At Legal Services of New Jersey, advocacy for families with multi-faceted poverty-based needs has been shown to be extraordinarily effective in preventing family separation and the long-term foster care placements that are increasingly difficult and costly to resolve after a traumatic removal has occurred.
Why is there so much resistance to embracing common sense? One study found that caseworkers, were so attuned to picking up psychological deficits that they failed to recognize that housing was at the root of so many family problems. I saw something similar during the Norman case.
When confronted at her deposition with the question of how to meet the presenting needs of James Norman, an unemployed former steelworker and a widower whose two school-aged girls had been removed from him because of an allegation of “inadequate food,” the Cook County child protective services agency director’s answer was a classic:
“Well, at first, you just want to go buy him some food so he had something there in his refrigerator to feed the kids. But then you realize that there is a ‘etiology’ that explains why he doesn’t have food. So you need to do a psychological assessment so you are not just fixing the problem of the lack of food that day.”
Seriously? Yes, seriously. Good old “etiology.”
The same dynamic played out on a national scale in negotiations over the language of the landmark Family First Preventive Services Act. Early drafts of the bill included a year’s worth of help for families struggling to maintain housing. But that never made it into the final bill. Family First became less and less about helping parents cope with their urgent needs and more about helping mental health professionals keep their appointment schedules full, with federal taxpayer support.
So child protective workers typically come to homes armed with psychological assessment questionnaires, when what they should bring are housing vouchers and groceries.
We seem to have a pathological need to pathologize families, instead of helping them with their obvious needs. We have to get over this serious disorder, starting with a better diagnosis of our own problem.
Indeed, the current state of affairs actually deters parents who do need help from getting it.
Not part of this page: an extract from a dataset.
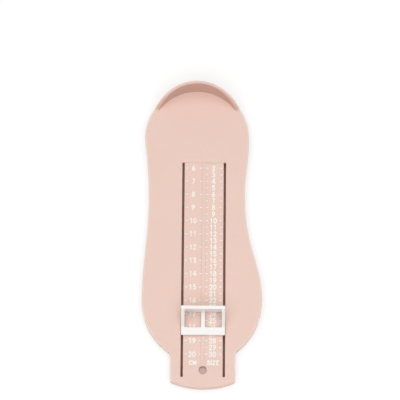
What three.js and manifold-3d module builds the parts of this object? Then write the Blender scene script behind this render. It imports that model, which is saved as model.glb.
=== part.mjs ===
// A foot measuring gauge for children's feet. A foot-shaped plate has a curved wall that the
// heel is pushed against, and a toe stop that slides along a raised scale on two slots.
//
// Millimetres, +Z up. +Y points to the heel and -Y to the toes. Places along the foot are
// distances from the scale's zero, which is the heel wall's inner face, towards the toes.
import * as THREE from "three";
import { mergeVertices } from "three/addons/utils/BufferGeometryUtils.js";
import Module from "manifold-3d";

// Heights and wall thicknesses of the base
const BASE_HEIGHT = 8.5;
const PLATE_THICKNESS = 2.2;
const SKIRT_THICKNESS = 1.8;
const RIB_THICKNESS = 1.5;
const RIB_LIFT = 1; // from the floor to the ribs' lower edges

// Heel, a circle about a point left of the slots' middle line
const HEEL_RADIUS = 38.9;
const HEEL_X = -5.5;
const HEEL_AT = 36.7;

// Waist and ball of the foot, where the plate is narrowest and widest
const WAIST_LEFT_X = -41.1;
const WAIST_LEFT_AT = 86;
const WAIST_RIGHT_X = 30.5;
const WAIST_RIGHT_AT = 81;
const BALL_X = -1;
const BALL_AT = 160;
const BALL_HALF_WIDTH = 44.4;
const BALL_END_LENGTH = 46.2; // from the widest line to the end of the ball's half ellipse

// Length of the straight run-out of each side's curves, which sets how full they are
const HEEL_EASE_LEFT = 6;
const HEEL_EASE_RIGHT = 22;
const WAIST_EASE_LEFT = 27;
const WAIST_EASE_RIGHT_HEEL = 20;
const WAIST_EASE_RIGHT_BALL = 40;
const BALL_EASE_LEFT = 28;
const BALL_EASE_RIGHT = 29;

// Toe tab
const TAB_HALF_WIDTH = 23.9;
const TAB_END_AT = 225.2;
const TAB_END_RADIUS = 62;
const HANG_HOLE_DIAMETER = 6;
const HANG_HOLE_AT = 211.9;
const HANG_BOSS_WALL = 1.6;

// Heel wall, whose rim comes down to the plate in a slightly bulging line
const WALL_HEIGHT = 21;
const WALL_RIM_THICKNESS = 2.2;
const WALL_DRAFT = 0.6; // how much thicker the wall is at its foot
const WALL_FRONT_AT = 15.6;
const WALL_RIM_BULGE = 1.2;

// Slots that guide the slider
const SLOT_SPACING = 30.9;
const SLOT_WIDTH = 1.8;
const SLOT_FROM = 55.7;
const SLOT_TO = 216.8;
const SLOT_DEPTH = 3.5;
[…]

As Professor Kelly Fong has recently shown, the punitive hotline calling approach deters parents from seeking help for their cold or hungry or ailing kids.
Instead of built-in hurdles to helping families, we need a system built around an infusion of flexible dollars to be used for families’ concrete needs. Such dollars should be provided by community-based agencies, and not a child protection social worker sitting in judgment of a parent’s skills.
This is a tall order in a system that is set up to demonize parents at the expense of their children, and which has its roots in slavery, Jim Crow (the new Jane Crow and segregated, unequal systems of care and support, as Dorothy Roberts and others have eloquently explained).
The bill sponsored by Rep. Moore has the express purpose of preventing systems from separating children from their parents for reasons of poverty. It would require states and local systems to provide “services and benefits” instead of family separation in response to hotline calls based on poverty and requires states and local systems to amend any tools, policies and protocols that authorize poverty-based removals.
Passage of this measure — together with rules, policies and guidance that help systems recognize poverty and address it with services and benefits — would provide a historically significant redirection of child welfare system energies away from using state powers to punish families for being poor. But child welfare can’t be divorced from children’s welfare. Children’s welfare can’t be separated from family welfare.
A Biden administration that gets back to basics — food, housing, childcare and some cash for necessities — could go a long way toward ending the tragedy of removing kids from loving homes simply because their moms or dads don’t have the means to provide for their kids’ basic needs. And that is the best way to truly protect America’s children.